Some attackers intentionally create massive amounts of irrelevant data to overwhelm investigators.

This may involve:

  • Creating thousands of fake files
  • Triggering excessive logs
  • Planting misleading artifacts
  • Generating decoy communications

This wastes forensic resources and delays analysis.

How Investigators Counter Anti-Forensics

Digital forensic experts use advanced methods such as:

Memory forensics

Recovering volatile evidence from RAM.

Artifact correlation

Cross-verifying data across multiple sources.

Metadata reconstruction

Detecting inconsistencies and manipulation.

Timeline analysis

Identifying gaps or suspicious activity patterns.

Specialized forensic tools

Recovering partially destroyed evidence.

Investigators rely on expertise, patience, and evolving technology to defeat anti-forensic defenses.

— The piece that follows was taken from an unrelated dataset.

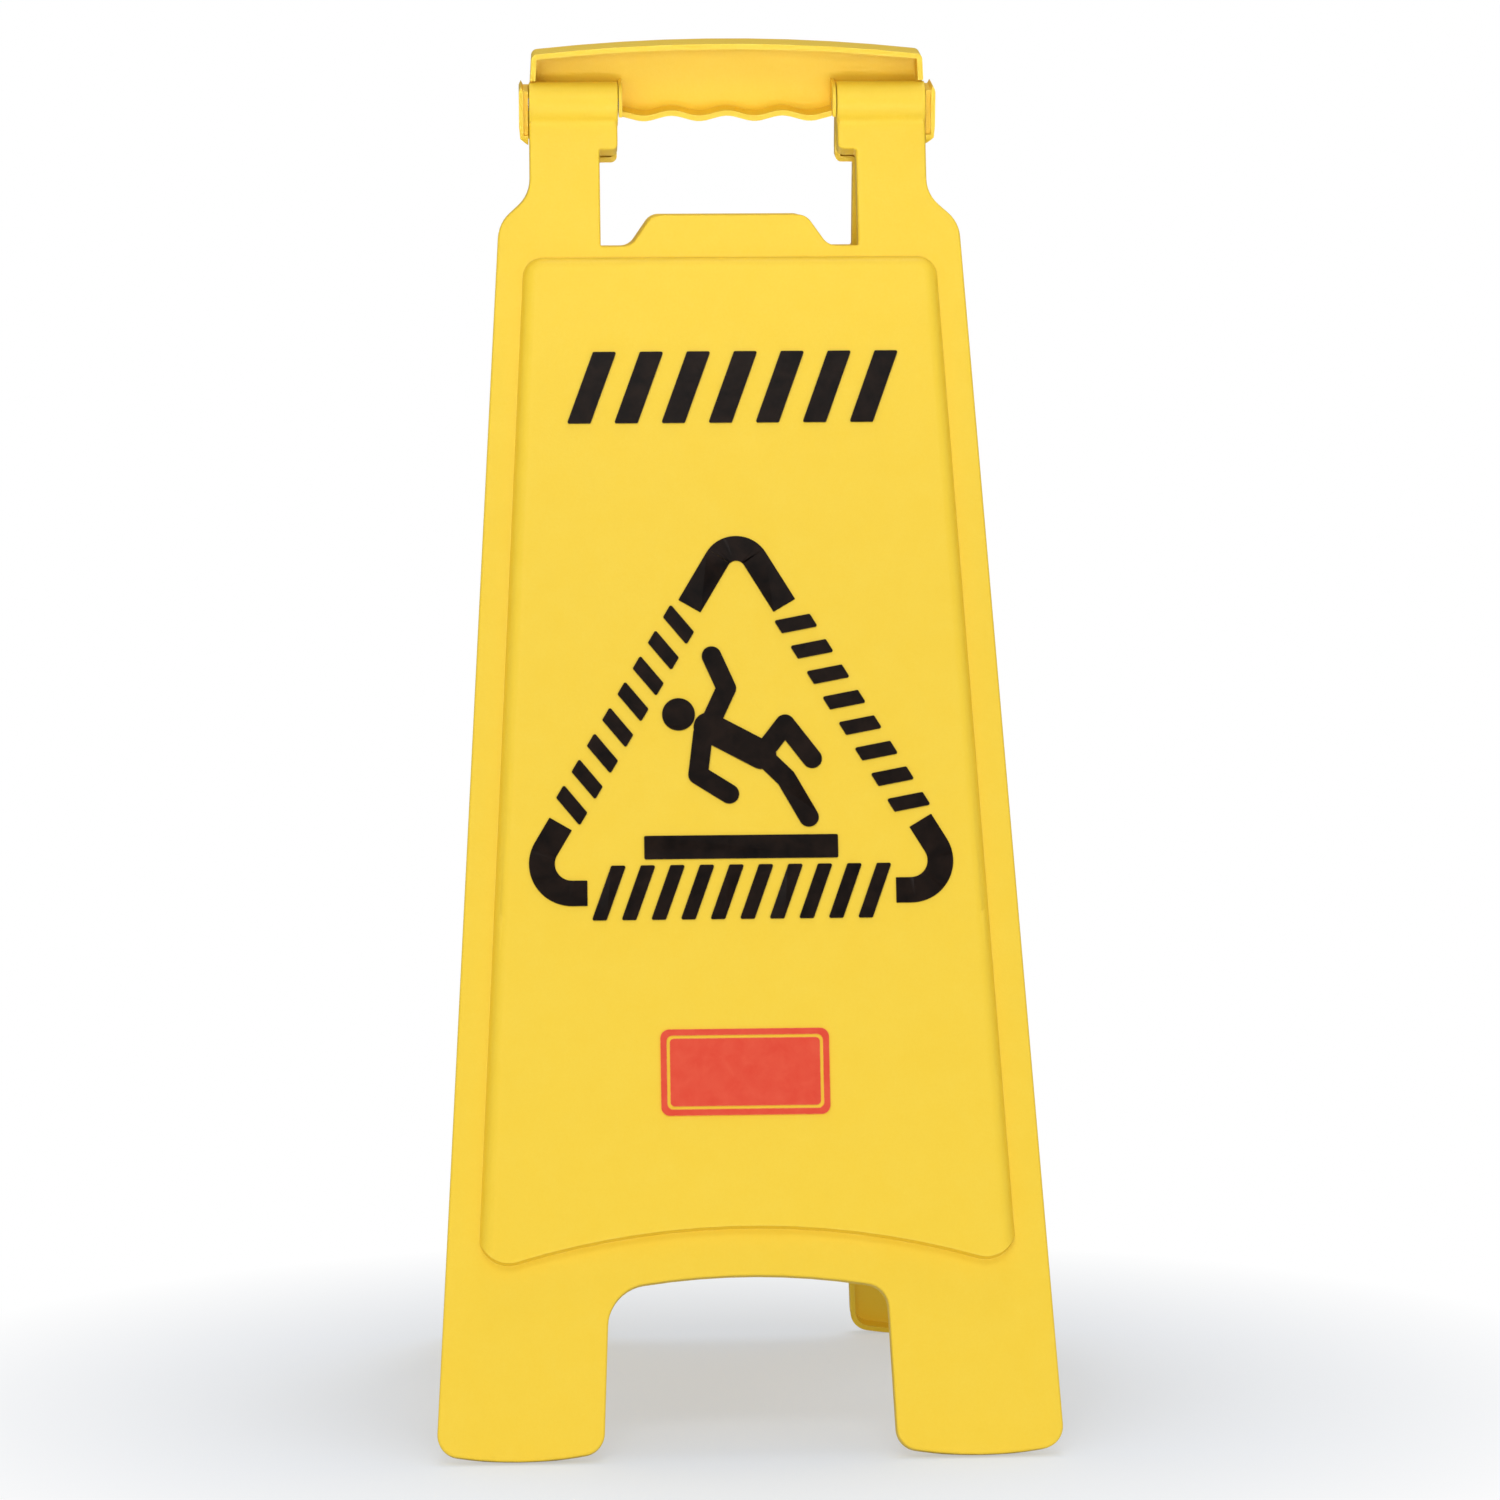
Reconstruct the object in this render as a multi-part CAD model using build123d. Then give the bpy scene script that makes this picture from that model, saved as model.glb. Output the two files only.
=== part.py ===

Why Anti-Forensics Matters

As cybercrime evolves, anti-forensics is becoming more common in:

  • Financial fraud
  • Insider threats
  • Malware attacks
  • Corporate espionage
  • Digital extortion
  • Data theft investigations

Understanding these techniques helps forensic professionals stay ahead of criminal tactics.

Final Thoughts

Anti-forensics represents the digital criminal’s attempt to erase the truth. From encryption and steganography to log tampering and secure deletion, these methods are designed to hide evidence and obstruct justice.

However, digital forensic science continues to evolve. Skilled investigators, combined with advanced tools and analytical methods, can often uncover traces even when criminals believe they have erased them forever.

In digital investigations, absence of evidence is often evidence of deliberate concealment.